** Direction **
Output the lines below exactly, please, from the first line until the line with "of one material.", counting both.

** Listed records **
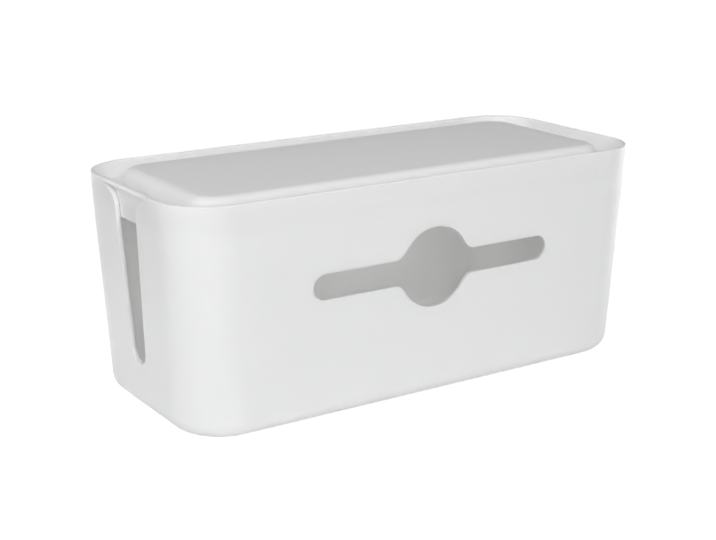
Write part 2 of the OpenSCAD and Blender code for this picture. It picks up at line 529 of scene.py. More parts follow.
def bake(piece: bpy.types.Object) -> None:
    """Turns a piece and its modifiers into a plain mesh of one material.

    Args:
        piece: The piece, which keeps its name and loses its modifiers.
    """
    bpy.context.view_layer.update()
    depsgraph = bpy.context.evaluated_depsgraph_get()
    mesh = bpy.data.meshes.new_from_object(
        piece.evaluated_get(depsgraph), preserve_all_data_layers=True, depsgraph=depsgraph
    )
    material = next(item for item in mesh.materials if item)
    mesh.materials.clear()
    mesh.materials.append(material)
    old = piece.data
    piece.modifiers.clear()
    piece.data = mesh
    mesh.name = piece.name
    bpy.data.meshes.remove(old)


def face_outwards(mesh: bpy.types.Mesh) -> None:
    """Turns every face of a closed mesh outwards and shades it smooth.

    Args:
        mesh: The mesh.
    """
    work = bmesh.new()
    work.from_mesh(mesh)
    bmesh.ops.recalc_face_normals(work, faces=work.faces)
    for face in work.faces:
        face.smooth = True
    work.to_mesh(mesh)
    work.free()


def grow(
    piece: bpy.types.Object, tree: bpy.types.GeometryNodeTree, sizes: dict[str, object]
) -> bpy.types.Object:
    """Runs a Geometry Nodes tree on a host and keeps the result as a plain closed mesh.

    Args:
        piece: The host, whose mesh gives way to the result.
        tree: The tree.
        sizes: The values of its inputs, by their names.

    Returns:
        The piece.
    """
    modifier = piece.modifiers.new("grow", "NODES")
    modifier.node_group = tree
    set_inputs(modifier, sizes)
    bake(piece)
    face_outwards(piece.data)
    return piece


def solid(name: str, work: bmesh.types.BMesh) -> bpy.types.Object:
    """Makes an object of a closed working mesh, with its faces outwards.

    Args:
        name: The object's name.
        work: The working mesh, which is freed.

    Returns:
        The object.
    """
    bmesh.ops.recalc_face_normals(work, faces=work.faces)
    mesh = bpy.data.meshes.new(name)
    work.to_mesh(mesh)
    work.free()
    return add_object(name, mesh)


def stations(name: str, sections: list[list[Vector]]) -> bpy.types.Object:
    """A closed solid through sections with equal numbers of points.

    Args:
        name: The object's name.
        sections: The closed sections in order.

    Returns:
        The solid.
    """
    work = bmesh.new()
    loops = [[work.verts.new(point) for point in section] for section in sections]
    for one, other in zip(loops, loops[1:]):
        for i, near in enumerate(one):
            after = (i + 1) % len(one)
            work.faces.new((near, other[i], other[after], one[after]))
    work.faces.new(loops[0])
    work.faces.new(list(reversed(loops[-1])))
    return solid(name, work)


def prism(name: str, outline: list[Vector], along: Vector) -> bpy.types.Object:
    """A closed bar: an outline carried the way and the distance of a vector."""
    return stations(name, [outline, [point + along for point in outline]])


def mirror_x(item: bpy.types.Object, name: str) -> bpy.types.Object:
    """A copy of a closed solid at the other end of the box.

    Args:
        item: The solid.
        name: The copy's name.

    Returns:
        The copy.
    """
    work = bmesh.new()
    work.from_mesh(item.data)
    work.transform(Matrix.Scale(-1, 4, Vector((1, 0, 0))))
    return solid(name, work)


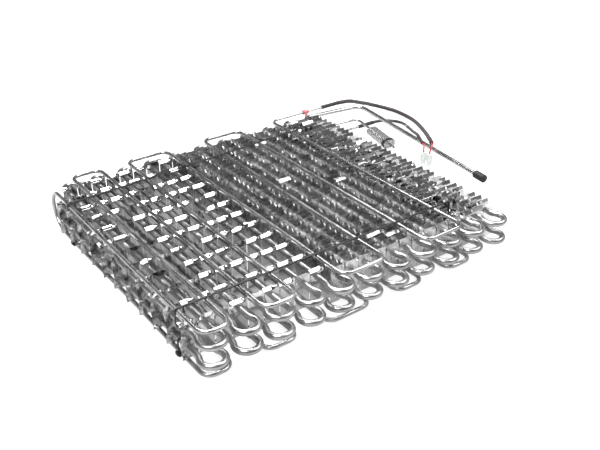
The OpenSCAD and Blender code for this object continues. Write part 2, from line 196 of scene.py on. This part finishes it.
def metal(name, low, high, rough, stretch, scale=900.0, bump=0.12, depth=0.3 * MM, blotch=25.0,
          plates=False):
    """Bright aluminium: blotched grey, with fine drawn or rolled marks along one axis."""
    mat, nodes, links, shader = new_material(name)
    coord = nodes.new("ShaderNodeTexCoord")
    mapping = nodes.new("ShaderNodeMapping")
    mapping.inputs["Scale"].default_value = stretch
    links.new(coord.outputs["Object"], mapping.inputs["Vector"])
    blot = noise_texture(nodes, blotch, 4.0, 0.6)
    links.new(coord.outputs["Object"], blot.inputs["Vector"])
    marks = noise_texture(nodes, scale, 5.0, 0.65)
    links.new(mapping.outputs["Vector"], marks.inputs["Vector"])
    drawn = math_node(nodes, links, "MULTIPLY", marks.outputs["Fac"], 1 - BLOTCH_SHARE)
    pattern = math_node(nodes, links, "MULTIPLY_ADD", blot.outputs["Fac"], BLOTCH_SHARE, drawn)
    colour = ramp(nodes, links, pattern, [(0.36, low), (0.62, high)])
    if plates:
        colour = plate_tone(nodes, links, coord.outputs["Object"], colour)
    links.new(colour, shader.inputs["Base Color"])
    links.new(between(nodes, links, pattern, rough, 0.3, 0.7), shader.inputs["Roughness"])
    shader.inputs["Metallic"].default_value = 1.0
    uneven(nodes, links, shader, pattern, bump, depth)
    return mat


def plate_tone(nodes, links, place, colour):
    """One tone for each plate, from the cell of the row and pitch that it stands in."""
    moved = vector_node(nodes, links, "ADD", place,
                        (PITCH / 2 - SHIFT.x, FIN_PITCH / 2 - FIRST_FIN - SHIFT.y, CELL_HEIGHT / 2))
    cell = vector_node(nodes, links, "SNAP", moved.outputs["Vector"],
                       (PITCH, FIN_PITCH, CELL_HEIGHT))
    chance = nodes.new("ShaderNodeTexWhiteNoise")
    chance.noise_dimensions = "3D"
    links.new(cell.outputs["Vector"], chance.inputs["Vector"])
    tone = ramp(nodes, links, chance.outputs["Value"],
                [(0.0, grey(0.66)), (0.3, grey(0.88)), (0.75, grey(0.98)), (1.0, grey(1.0))])
    return mix_node(nodes, links, 1.0, colour, tone, blend="MULTIPLY")


def plain(name, low, high, rough, scale, bump=0.15, alpha=1.0, metallic=0.0):
    """Rubber, nylon, vinyl or film: two mottled tones, with a fine uneven surface."""
    mat, nodes, links, shader = new_material(name)
    coord = nodes.new("ShaderNodeTexCoord")
    noise = noise_texture(nodes, scale, 4.0, 0.6)
    links.new(coord.outputs["Object"], noise.inputs["Vector"])
    colour = ramp(nodes, links, noise.outputs["Fac"], [(0.35, low), (0.65, high)])
    links.new(colour, shader.inputs["Base Color"])
    links.new(between(nodes, links, noise.outputs["Fac"], rough), shader.inputs["Roughness"])
    shader.inputs["Metallic"].default_value = metallic
    uneven(nodes, links, shader, noise.outputs["Fac"], bump, PLAIN_DEPTH)
    shader.inputs["Alpha"].default_value = alpha
    return mat


TUBE_METAL = metal("bright_drawn_tube", grey(0.30), grey(0.60), (0.24, 0.38), DRAWN)
HEATER_METAL = metal("heater_sheath", grey(0.40), grey(0.66), (0.20, 0.34), DRAWN)
PIPE_METAL = metal("bright_pipe", grey(0.52), grey(0.74), (0.16, 0.28), DRAWN, bump=0.10)
FIN_METAL = metal("rolled_fin_sheet", grey(0.78), grey(1.0), (0.03, 0.13), (1.0, 1.0, 0.15),
                  scale=700.0, bump=0.10, blotch=90.0, plates=True)
CLOSE_METAL = metal("streaked_fin_sheet", grey(0.66), grey(1.0), (0.20, 0.38), (1.0, 1.0, 0.06),
                    scale=1100.0, bump=0.55, depth=0.4 * MM, blotch=160.0, plates=True)
# The outermost row's sheet: its blotches, from near black to white, are painted shade and
# reflection of its crumples
CRUMPLED_PAINTED_SHADE = metal("crumpled_sheet_painted_shade", grey(0.06), grey(1.0), (0.08, 0.24), (1.0, 1.0, 0.2),
                 scale=700.0, bump=0.6, depth=0.6 * MM, blotch=150.0)
TIE_BLACK = plain("black_nylon", grey(0.010), grey(0.030), (0.35, 0.55), scale=700.0)
RUBBER = plain("black_rubber", grey(0.012), grey(0.035), (0.45, 0.7), scale=500.0)
SLEEVE = plain("soft_black_sleeve", (0.022, 0.018, 0.018), (0.075, 0.062, 0.060), (0.38, 0.6),
               scale=600.0, bump=0.3)
RED = plain("red_vinyl", (0.50, 0.02, 0.03), (0.70, 0.06, 0.07), (0.25, 0.4), scale=400.0)
PINK = plain("pink_film", (0.60, 0.07, 0.09), (0.90, 0.42, 0.44), (0.15, 0.35), scale=260.0,
             alpha=0.70)
WHITE = plain("natural_nylon", (0.62, 0.70, 0.66), (0.94, 0.97, 0.94), (0.25, 0.4), scale=300.0,
              alpha=0.5)
FILM = plain("clear_film", grey(0.80), grey(0.92), (0.05, 0.2), scale=150.0, bump=0.6, alpha=0.35)
CRINKLED = plain("crinkled_film", grey(0.10), grey(0.98), (0.05, 0.25), scale=420.0, bump=1.0,
                 alpha=0.85, metallic=0.7)


def dress(node, mat):
    """Gives a solid that the scene keeps its material."""
    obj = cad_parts[node]
    obj.data.materials.clear()
    obj.data.materials.append(mat)
    for face in obj.data.polygons:
        face.material_index = 0


# Mesh helpers
SHARP_EDGE = math.radians(50)


def mesh_object(name, verts, faces, mat):
    """Smooth mesh that rides on the part's one body."""
    mesh = bpy.data.meshes.new(name)
    mesh.from_pydata([tuple(v) for v in verts], [], faces)
    mesh.validate()
    mesh.materials.append(mat)
    mesh.shade_smooth()
    mesh.set_sharp_from_angle(angle=SHARP_EDGE)
    obj = bpy.data.objects.new(name, mesh)
    bpy.context.scene.collection.objects.link(obj)
    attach(obj, "root")
    return obj


def sweep(name, path, radii, sides, mat, side=Vector((0.0, 0.1, 1.0))):
    """Round bar along a path of points, with one radius per point, closed at both ends."""
    n = len(path)
    verts, faces = [], []
    for i, p in enumerate(path):
        heading = (path[min(i + 1, n - 1)] - path[max(i - 1, 0)]).normalized()
        side = (side - side.dot(heading) * heading).normalized()
        other = heading.cross(side)
        for k in range(sides):
            a = 2 * math.pi * k / sides
            verts.append(p + radii[i] * (math.cos(a) * side + math.sin(a) * other))
    for i in range(n - 1):
        for k in range(sides):
            a, b = i * sides + k, i * sides + (k + 1) % sides
            faces.append((a, b, b + sides, a + sides))
    faces.append(tuple(range(sides - 1, -1, -1)))
    faces.append(tuple(range((n - 1) * sides, n * sides)))
    return mesh_object(name, verts, faces, mat)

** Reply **
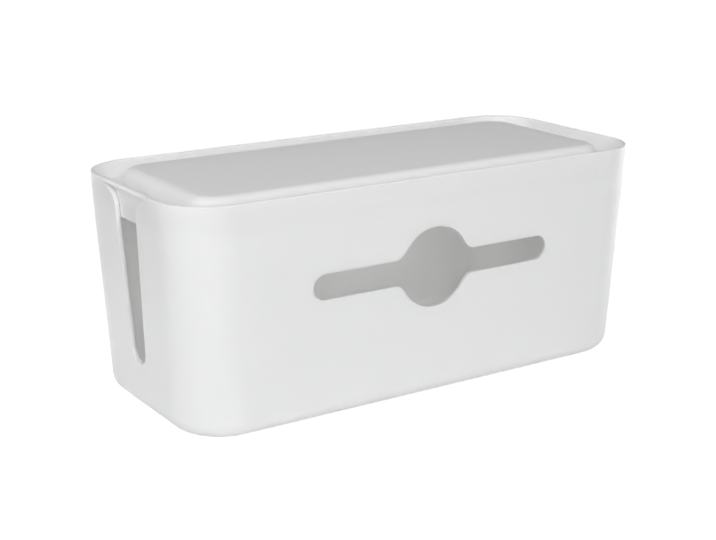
Write part 2 of the OpenSCAD and Blender code for this picture. It picks up at line 529 of scene.py. More parts follow.
def bake(piece: bpy.types.Object) -> None:
    """Turns a piece and its modifiers into a plain mesh of one material.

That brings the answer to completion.